## Exercise task
Give back all the data exactly, line by line.

## Data entries
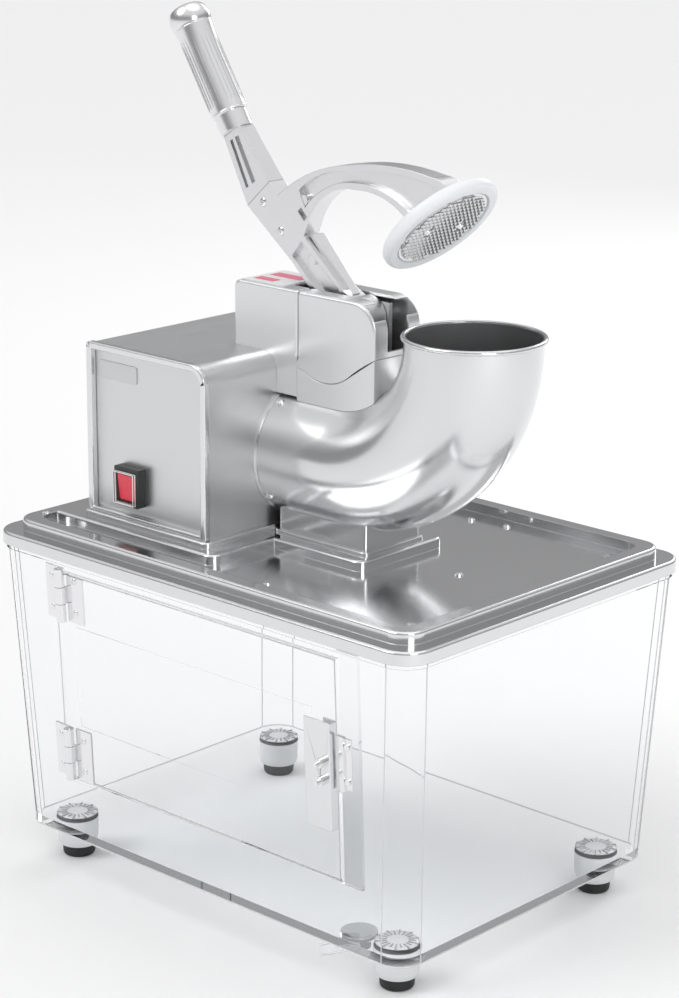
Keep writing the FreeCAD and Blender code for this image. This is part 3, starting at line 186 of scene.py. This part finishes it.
def clearMaterial(name, look):
    # clear plastic that lets the light of the room through to what stands behind
    material, tree, shader = newMaterial(name)
    shader.inputs["Base Color"].default_value = rgba(look["colour"])
    shader.inputs["Roughness"].default_value = look["roughness"]
    shader.inputs["Transmission Weight"].default_value = 1.0
    shader.inputs["IOR"].default_value = look["ior"]
    output = tree.nodes["Material Output"]
    path = tree.nodes.new("ShaderNodeLightPath")
    through = tree.nodes.new("ShaderNodeBsdfTransparent")
    through.inputs["Color"].default_value = rgba(look["shade"])
    mix = tree.nodes.new("ShaderNodeMixShader")
    trapped = tree.nodes.new("ShaderNodeMath")
    trapped.operation = "GREATER_THAN"
    trapped.inputs[1].default_value = 5.5
    either = tree.nodes.new("ShaderNodeMath")
    either.operation = "MAXIMUM"
    tree.links.new(path.outputs["Ray Depth"], trapped.inputs[0])
    tree.links.new(path.outputs["Is Shadow Ray"], either.inputs[0])
    tree.links.new(trapped.outputs[0], either.inputs[1])
    tree.links.new(either.outputs[0], mix.inputs[0])
    tree.links.new(shader.outputs[0], mix.inputs[1])
    tree.links.new(through.outputs[0], mix.inputs[2])
    tree.links.new(mix.outputs[0], output.inputs["Surface"])
    return material


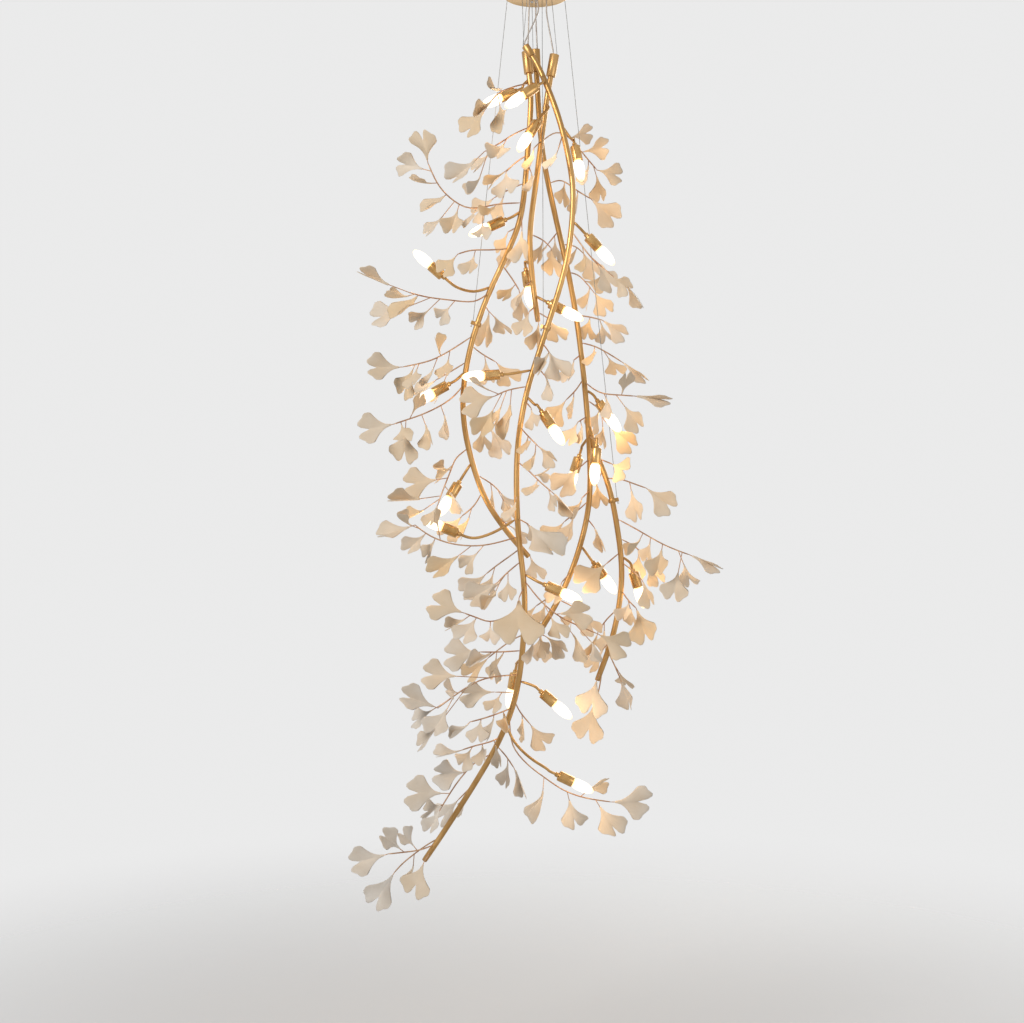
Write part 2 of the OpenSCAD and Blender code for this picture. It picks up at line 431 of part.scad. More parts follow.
module plate_hole(x, y, d) {
    translate([x, y, -plate_t - 1]) cylinder(d = d, h = plate_t + 2);
}
module ceiling_plate() {
    color(steel) difference() {
        union() {
            translate([-tab_x, -plate_w / 2, -plate_t]) cube([2 * tab_x, plate_w, plate_t]);
            for (s = [-1, 1]) translate([s > 0 ? tab_x - plate_t : -tab_x, -plate_w / 2, -tab_h])
                cube([plate_t, plate_w, tab_h]);
        }
        for (s = [-1, 1]) plate_hole(s * screw_pitch / 2, 0, screw_hole_d);
        plate_hole(0, plate_w / 2 - 7, supply_hole_d);
        translate([-canopy_r, 0, side_screw_z]) rotate([0, 90, 0])
            cylinder(d = side_screw_d + gap, h = canopy_d);
    }
}
module canopy_hole(x, y, d) {
    translate([x, y, -canopy_h - 1]) cylinder(d = d + gap, h = canopy_wall + 2);
}
module canopy() {
    edge = 2;
    color(brass) difference() {
        rotate_extrude() polygon([[canopy_bore_r, 0], [canopy_bore_r, canopy_wall - canopy_h],
            [0, canopy_wall - canopy_h], [0, -canopy_h], [canopy_r - edge, -canopy_h],
            [canopy_r - 0.3 * edge, 0.3 * edge - canopy_h], [canopy_r, edge - canopy_h], [canopy_r, 0]]);
        for (p = CORD_EXITS) canopy_hole(p[0], p[1], gland_d);
        for (p = HEAD_WIRES) canopy_hole(p[1], p[2], nozzle_d);
        for (p = CLAMP_WIRES) canopy_hole(p[0], p[1], nozzle_d);
        translate([-canopy_r - 1, 0, side_screw_z]) rotate([0, 90, 0])
            cylinder(d = side_screw_d + 2 * gap, h = canopy_d + 2);
    }
}
module canopy_screws() {
    shank_l = canopy_r - tab_x + plate_t + 3;
    color(brass) for (s = [0, 180]) rotate([0, 0, s]) translate([canopy_r + gap / 2, 0, side_screw_z]) {
        rotate([0, 90, 0]) cylinder(d = side_head_d, h = side_head_l);
        translate([-shank_l, 0, 0]) rotate([0, 90, 0]) cylinder(d = side_screw_d, h = shank_l + 1);
    }
}
module terminal_block() {
    block = [34, 20, 15];
    pole = 10;
    color("#d8d8d4") translate([0, -2, -plate_t - block.z]) difference() {
        translate([-block.x / 2, -block.y / 2, 0]) cube(block);
        for (k = [-1:1]) {
            translate([k * pole, -block.y, block.z * 0.55]) rotate([-90, 0, 0])
                cylinder(d = 4, h = 2 * block.y);
            for (s = [-1, 1]) translate([k * pole, s * block.y / 4, -1]) cylinder(d = 4.6, h = block.z * 0.5);
        }
    }
}
module cord_glands() {
    color("#e6e3da") for (p = CORD_EXITS) translate([p[0], p[1], -canopy_h]) difference() {
        union() {
            translate([0, 0, canopy_wall]) cylinder(d = gland_flange_d, h = gland_flange_t);
            translate([0, 0, -1]) cylinder(d = gland_d, h = canopy_wall + 2);
            translate([0, 0, -gland_nose_l])
                cylinder(d1 = cord_d + 2 * gland_lip, d2 = gland_d, h = gland_nose_l - 1);
        }
        translate([0, 0, -gland_nose_l - 1])
            cylinder(d = cord_d + gap, h = gland_nose_l + canopy_wall + gland_flange_t + 3);
    }
}
module gripper(p) {
    translate([p[0], p[1], -canopy_h]) difference() {
        union() {
            translate([0, 0, canopy_wall]) cylinder(d = gripper_flange_d, h = gripper_flange_t);
            translate([0, 0, canopy_wall + 1]) cylinder(d = gripper_d, h = gripper_l - 1);
            translate([0, 0, -nozzle_l]) cylinder(d = nozzle_d, h = nozzle_l + canopy_wall + 1);
        }
        translate([0, 0, -nozzle_l - 1])
            cylinder(d = wire_d + gap, h = gripper_l + nozzle_l + canopy_wall + 3);
    }
}
module wire_grippers() {
    color(steel) {
        for (w = HEAD_WIRES) gripper([w[1], w[2]]);
        for (w = CLAMP_WIRES) gripper([w[0], w[1]]);
    }
}
module wire(x, y, entry, foot) {
    rod([[x, y, -canopy_h + gripper_l - 2], [x, y, -canopy_h - nozzle_l - 1], entry, foot], wire_d, 6);
}
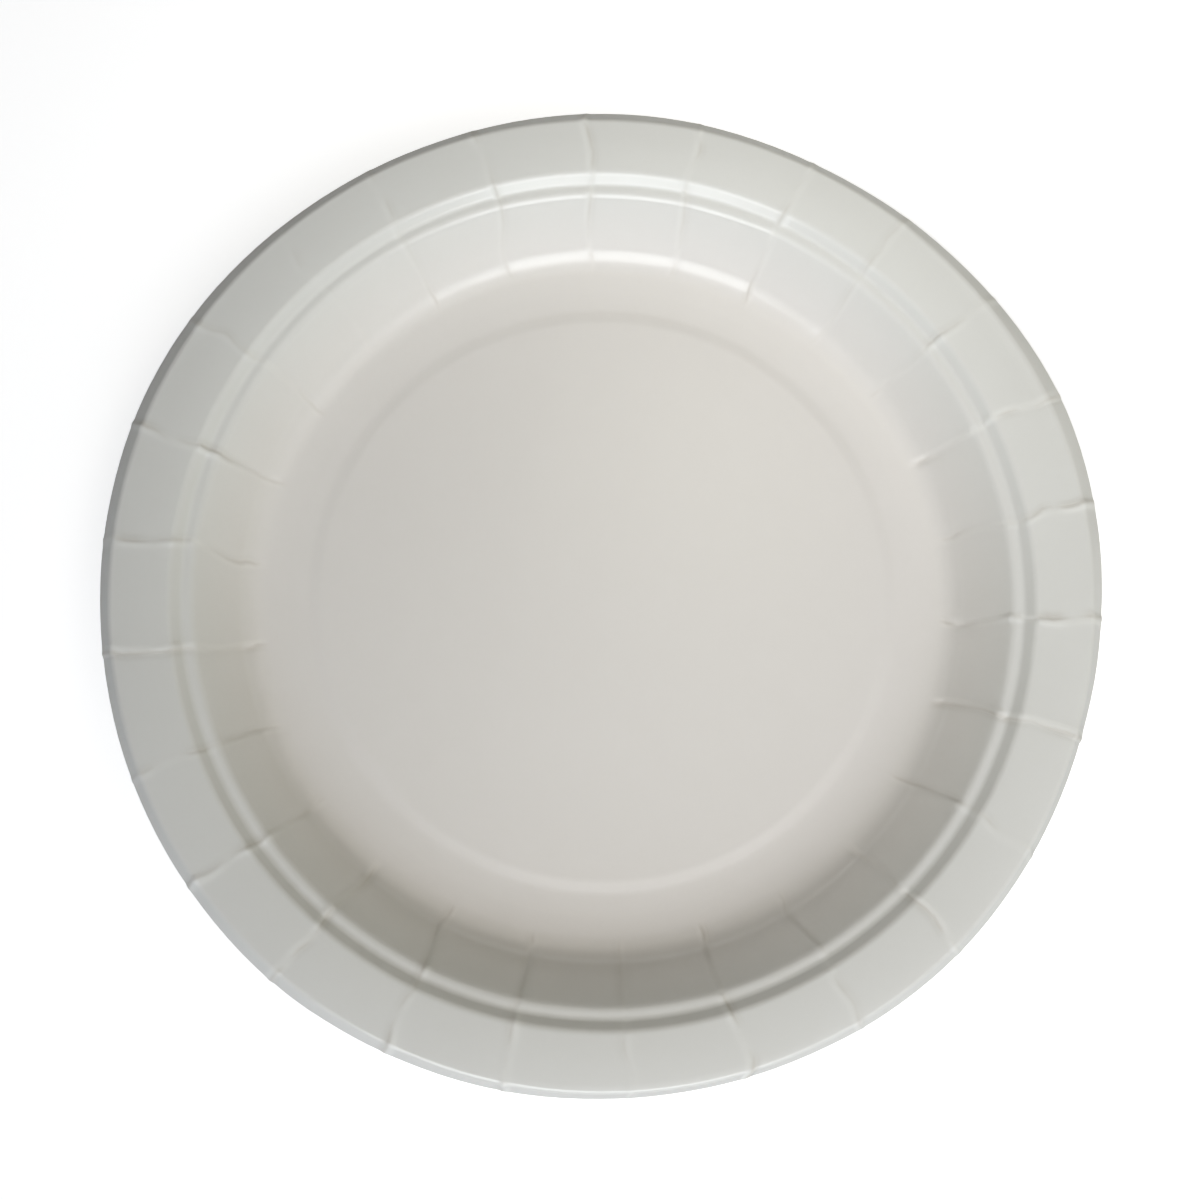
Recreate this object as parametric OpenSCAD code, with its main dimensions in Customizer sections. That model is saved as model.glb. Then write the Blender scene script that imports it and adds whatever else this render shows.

## Written solution
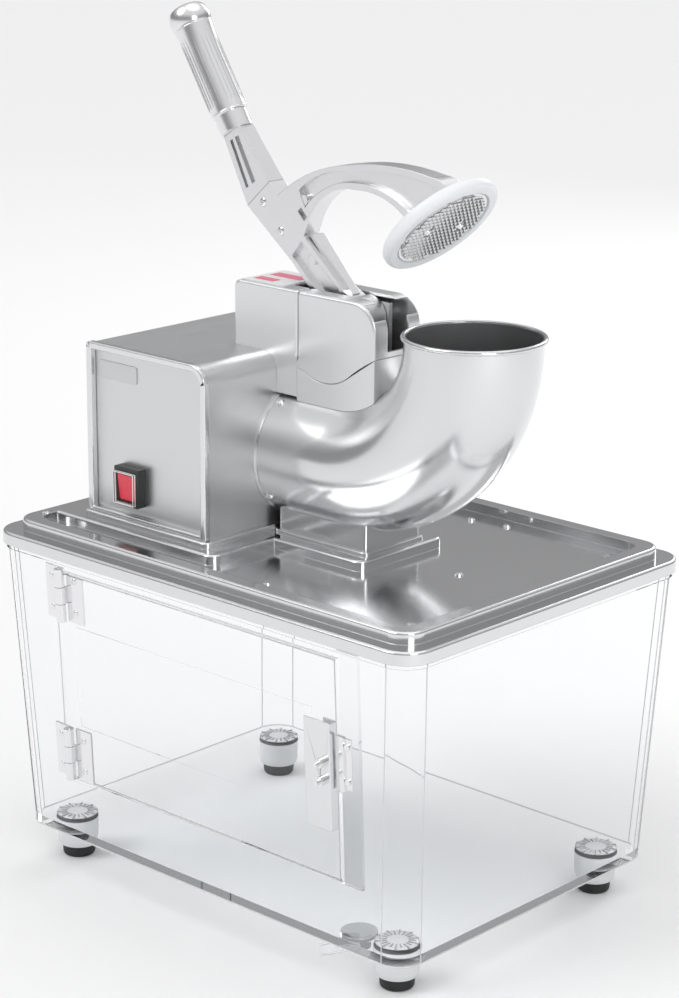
Keep writing the FreeCAD and Blender code for this image. This is part 3, starting at line 186 of scene.py. This part finishes it.
def clearMaterial(name, look):
    # clear plastic that lets the light of the room through to what stands behind
    material, tree, shader = newMaterial(name)
    shader.inputs["Base Color"].default_value = rgba(look["colour"])
    shader.inputs["Roughness"].default_value = look["roughness"]
    shader.inputs["Transmission Weight"].default_value = 1.0
    shader.inputs["IOR"].default_value = look["ior"]
    output = tree.nodes["Material Output"]
    path = tree.nodes.new("ShaderNodeLightPath")
    through = tree.nodes.new("ShaderNodeBsdfTransparent")
    through.inputs["Color"].default_value = rgba(look["shade"])
    mix = tree.nodes.new("ShaderNodeMixShader")
    trapped = tree.nodes.new("ShaderNodeMath")
    trapped.operation = "GREATER_THAN"
    trapped.inputs[1].default_value = 5.5
    either = tree.nodes.new("ShaderNodeMath")
    either.operation = "MAXIMUM"
    tree.links.new(path.outputs["Ray Depth"], trapped.inputs[0])
    tree.links.new(path.outputs["Is Shadow Ray"], either.inputs[0])
    tree.links.new(trapped.outputs[0], either.inputs[1])
    tree.links.new(either.outputs[0], mix.inputs[0])
    tree.links.new(shader.outputs[0], mix.inputs[1])
    tree.links.new(through.outputs[0], mix.inputs[2])
    tree.links.new(mix.outputs[0], output.inputs["Surface"])
    return material


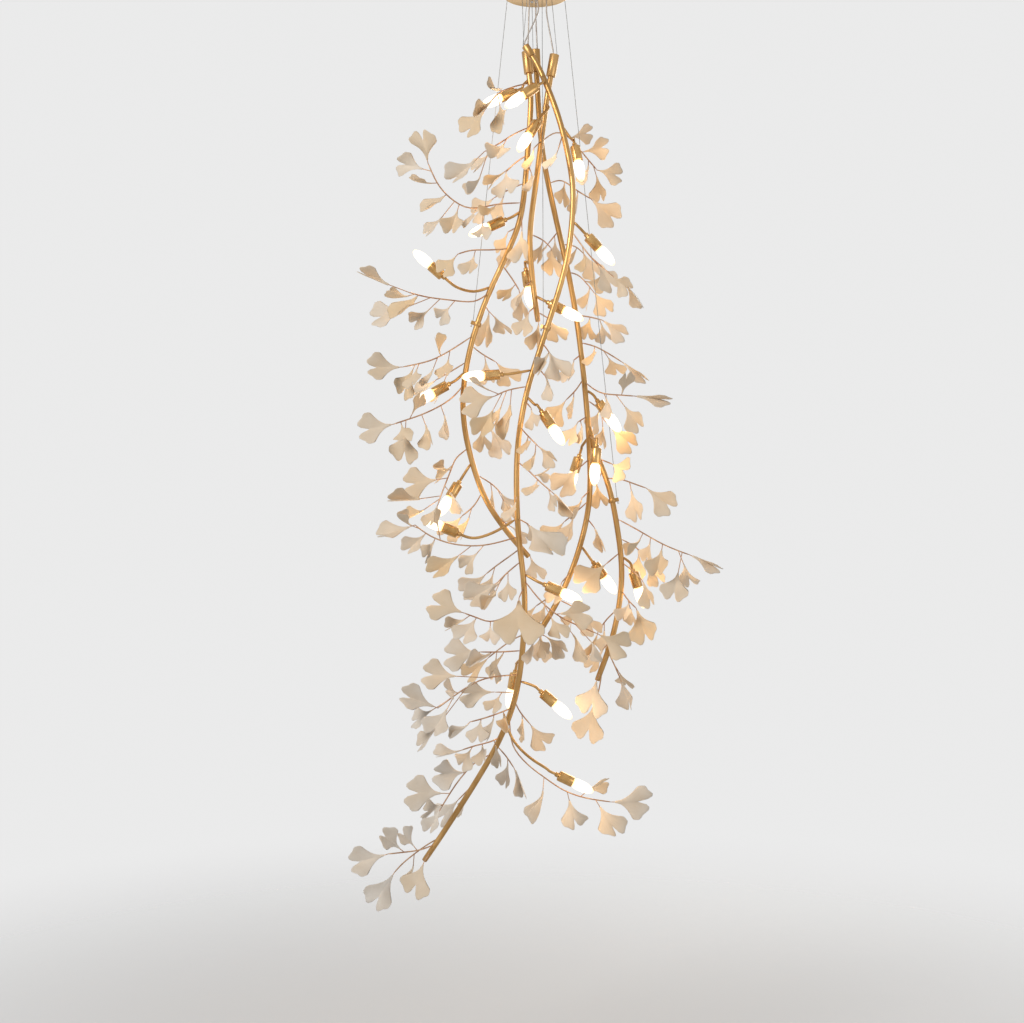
Write part 2 of the OpenSCAD and Blender code for this picture. It picks up at line 431 of part.scad. More parts follow.
module plate_hole(x, y, d) {
    translate([x, y, -plate_t - 1]) cylinder(d = d, h = plate_t + 2);
}
module ceiling_plate() {
    color(steel) difference() {
        union() {
            translate([-tab_x, -plate_w / 2, -plate_t]) cube([2 * tab_x, plate_w, plate_t]);
            for (s = [-1, 1]) translate([s > 0 ? tab_x - plate_t : -tab_x, -plate_w / 2, -tab_h])
                cube([plate_t, plate_w, tab_h]);
        }
        for (s = [-1, 1]) plate_hole(s * screw_pitch / 2, 0, screw_hole_d);
        plate_hole(0, plate_w / 2 - 7, supply_hole_d);
        translate([-canopy_r, 0, side_screw_z]) rotate([0, 90, 0])
            cylinder(d = side_screw_d + gap, h = canopy_d);
    }
}
module canopy_hole(x, y, d) {
    translate([x, y, -canopy_h - 1]) cylinder(d = d + gap, h = canopy_wall + 2);
}
module canopy() {
    edge = 2;
    color(brass) difference() {
        rotate_extrude() polygon([[canopy_bore_r, 0], [canopy_bore_r, canopy_wall - canopy_h],
            [0, canopy_wall - canopy_h], [0, -canopy_h], [canopy_r - edge, -canopy_h],
            [canopy_r - 0.3 * edge, 0.3 * edge - canopy_h], [canopy_r, edge - canopy_h], [canopy_r, 0]]);
        for (p = CORD_EXITS) canopy_hole(p[0], p[1], gland_d);
        for (p = HEAD_WIRES) canopy_hole(p[1], p[2], nozzle_d);
        for (p = CLAMP_WIRES) canopy_hole(p[0], p[1], nozzle_d);
        translate([-canopy_r - 1, 0, side_screw_z]) rotate([0, 90, 0])
            cylinder(d = side_screw_d + 2 * gap, h = canopy_d + 2);
    }
}
module canopy_screws() {
    shank_l = canopy_r - tab_x + plate_t + 3;
    color(brass) for (s = [0, 180]) rotate([0, 0, s]) translate([canopy_r + gap / 2, 0, side_screw_z]) {
        rotate([0, 90, 0]) cylinder(d = side_head_d, h = side_head_l);
        translate([-shank_l, 0, 0]) rotate([0, 90, 0]) cylinder(d = side_screw_d, h = shank_l + 1);
    }
}
module terminal_block() {
    block = [34, 20, 15];
    pole = 10;
    color("#d8d8d4") translate([0, -2, -plate_t - block.z]) difference() {
        translate([-block.x / 2, -block.y / 2, 0]) cube(block);
        for (k = [-1:1]) {
            translate([k * pole, -block.y, block.z * 0.55]) rotate([-90, 0, 0])
                cylinder(d = 4, h = 2 * block.y);
            for (s = [-1, 1]) translate([k * pole, s * block.y / 4, -1]) cylinder(d = 4.6, h = block.z * 0.5);
        }
    }
}
module cord_glands() {
    color("#e6e3da") for (p = CORD_EXITS) translate([p[0], p[1], -canopy_h]) difference() {
        union() {
            translate([0, 0, canopy_wall]) cylinder(d = gland_flange_d, h = gland_flange_t);
            translate([0, 0, -1]) cylinder(d = gland_d, h = canopy_wall + 2);
            translate([0, 0, -gland_nose_l])
                cylinder(d1 = cord_d + 2 * gland_lip, d2 = gland_d, h = gland_nose_l - 1);
        }
        translate([0, 0, -gland_nose_l - 1])
            cylinder(d = cord_d + gap, h = gland_nose_l + canopy_wall + gland_flange_t + 3);
    }
}
module gripper(p) {
    translate([p[0], p[1], -canopy_h]) difference() {
        union() {
            translate([0, 0, canopy_wall]) cylinder(d = gripper_flange_d, h = gripper_flange_t);
            translate([0, 0, canopy_wall + 1]) cylinder(d = gripper_d, h = gripper_l - 1);
            translate([0, 0, -nozzle_l]) cylinder(d = nozzle_d, h = nozzle_l + canopy_wall + 1);
        }
        translate([0, 0, -nozzle_l - 1])
            cylinder(d = wire_d + gap, h = gripper_l + nozzle_l + canopy_wall + 3);
    }
}
module wire_grippers() {
    color(steel) {
        for (w = HEAD_WIRES) gripper([w[1], w[2]]);
        for (w = CLAMP_WIRES) gripper([w[0], w[1]]);
    }
}
module wire(x, y, entry, foot) {
    rod([[x, y, -canopy_h + gripper_l - 2], [x, y, -canopy_h - nozzle_l - 1], entry, foot], wire_d, 6);
}
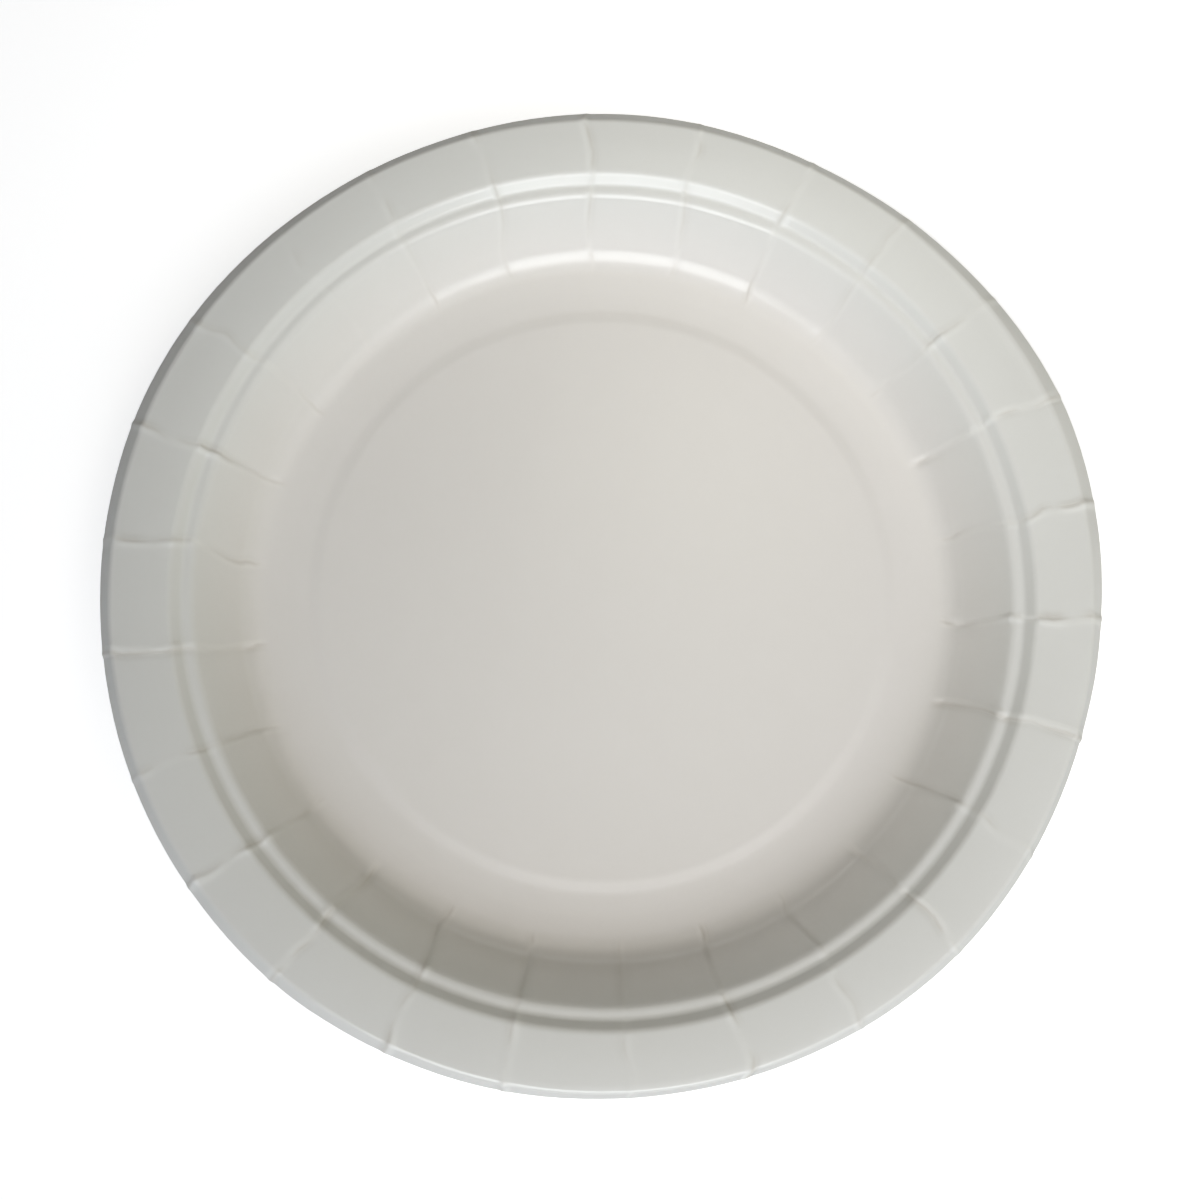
Recreate this object as parametric OpenSCAD code, with its main dimensions in Customizer sections. That model is saved as model.glb. Then write the Blender scene script that imports it and adds whatever else this render shows.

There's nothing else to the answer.